#### Data supplied:
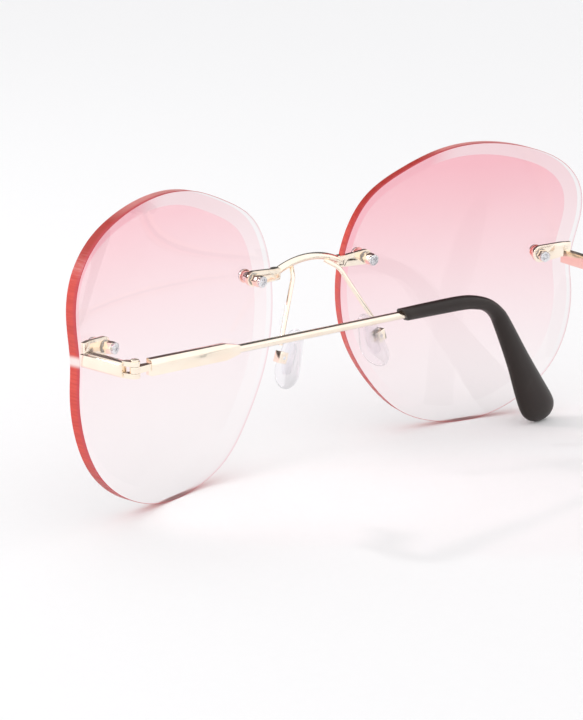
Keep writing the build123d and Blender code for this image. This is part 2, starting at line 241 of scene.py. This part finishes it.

--

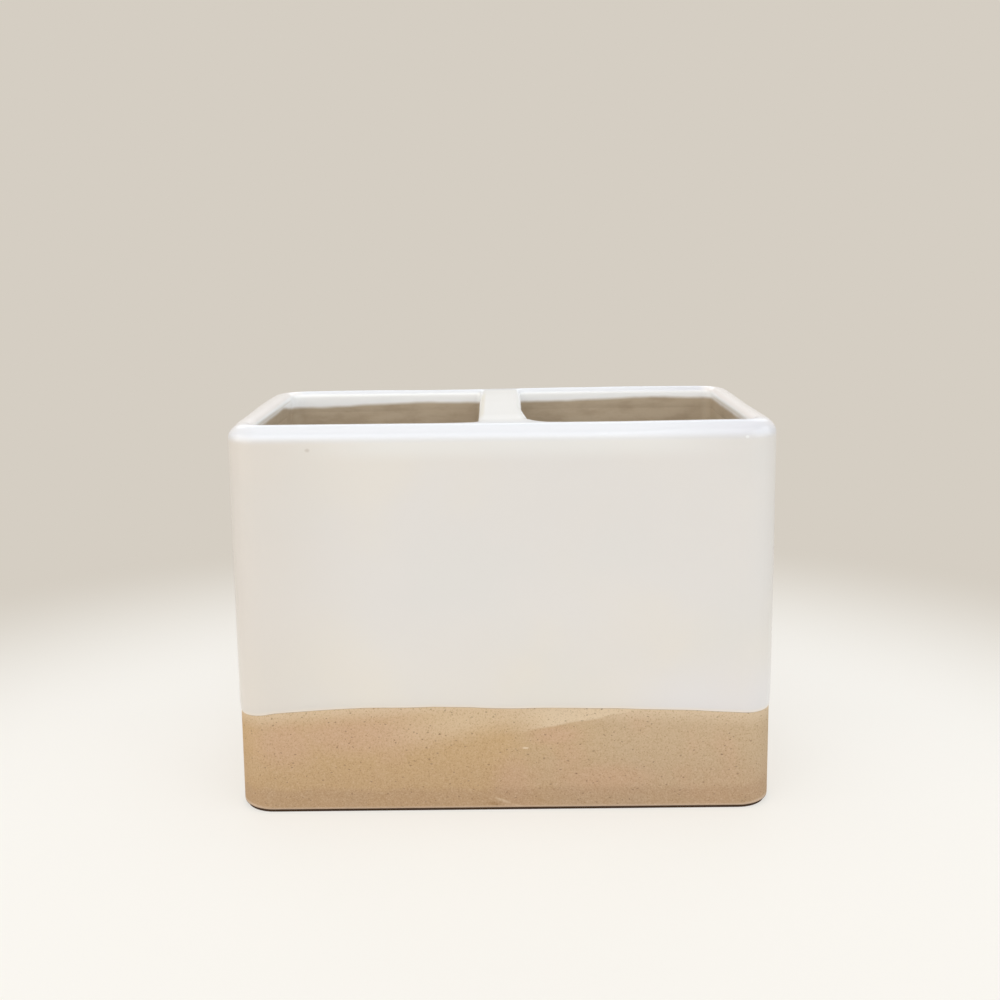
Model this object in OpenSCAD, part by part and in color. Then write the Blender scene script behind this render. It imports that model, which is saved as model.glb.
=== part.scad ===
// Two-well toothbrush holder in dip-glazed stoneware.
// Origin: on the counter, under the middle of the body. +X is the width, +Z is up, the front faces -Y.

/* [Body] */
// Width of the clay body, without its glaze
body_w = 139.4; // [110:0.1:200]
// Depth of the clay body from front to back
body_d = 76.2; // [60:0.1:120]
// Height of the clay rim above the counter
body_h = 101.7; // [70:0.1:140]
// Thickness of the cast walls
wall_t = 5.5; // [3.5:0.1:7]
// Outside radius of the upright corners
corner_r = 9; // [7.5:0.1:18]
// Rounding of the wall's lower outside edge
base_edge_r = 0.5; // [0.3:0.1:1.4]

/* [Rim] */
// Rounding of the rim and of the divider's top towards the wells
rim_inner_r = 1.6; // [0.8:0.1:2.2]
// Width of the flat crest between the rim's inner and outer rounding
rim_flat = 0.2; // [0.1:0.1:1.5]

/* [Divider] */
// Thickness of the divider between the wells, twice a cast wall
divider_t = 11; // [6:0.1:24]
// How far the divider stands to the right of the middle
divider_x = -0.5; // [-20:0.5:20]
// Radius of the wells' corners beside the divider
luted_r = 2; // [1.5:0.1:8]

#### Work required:
Above are the records; from them, give again exactly the lines from the one containing "Model this object" through the one containing "luted_r = 2; // [1.5:0.1:8]", both included.

#### Exercise result:
Model this object in OpenSCAD, part by part and in color. Then write the Blender scene script behind this render. It imports that model, which is saved as model.glb.
=== part.scad ===
// Two-well toothbrush holder in dip-glazed stoneware.
// Origin: on the counter, under the middle of the body. +X is the width, +Z is up, the front faces -Y.

/* [Body] */
// Width of the clay body, without its glaze
body_w = 139.4; // [110:0.1:200]
// Depth of the clay body from front to back
body_d = 76.2; // [60:0.1:120]
// Height of the clay rim above the counter
body_h = 101.7; // [70:0.1:140]
// Thickness of the cast walls
wall_t = 5.5; // [3.5:0.1:7]
// Outside radius of the upright corners
corner_r = 9; // [7.5:0.1:18]
// Rounding of the wall's lower outside edge
base_edge_r = 0.5; // [0.3:0.1:1.4]

/* [Rim] */
// Rounding of the rim and of the divider's top towards the wells
rim_inner_r = 1.6; // [0.8:0.1:2.2]
// Width of the flat crest between the rim's inner and outer rounding
rim_flat = 0.2; // [0.1:0.1:1.5]

/* [Divider] */
// Thickness of the divider between the wells, twice a cast wall
divider_t = 11; // [6:0.1:24]
// How far the divider stands to the right of the middle
divider_x = -0.5; // [-20:0.5:20]
// Radius of the wells' corners beside the divider
luted_r = 2; // [1.5:0.1:8]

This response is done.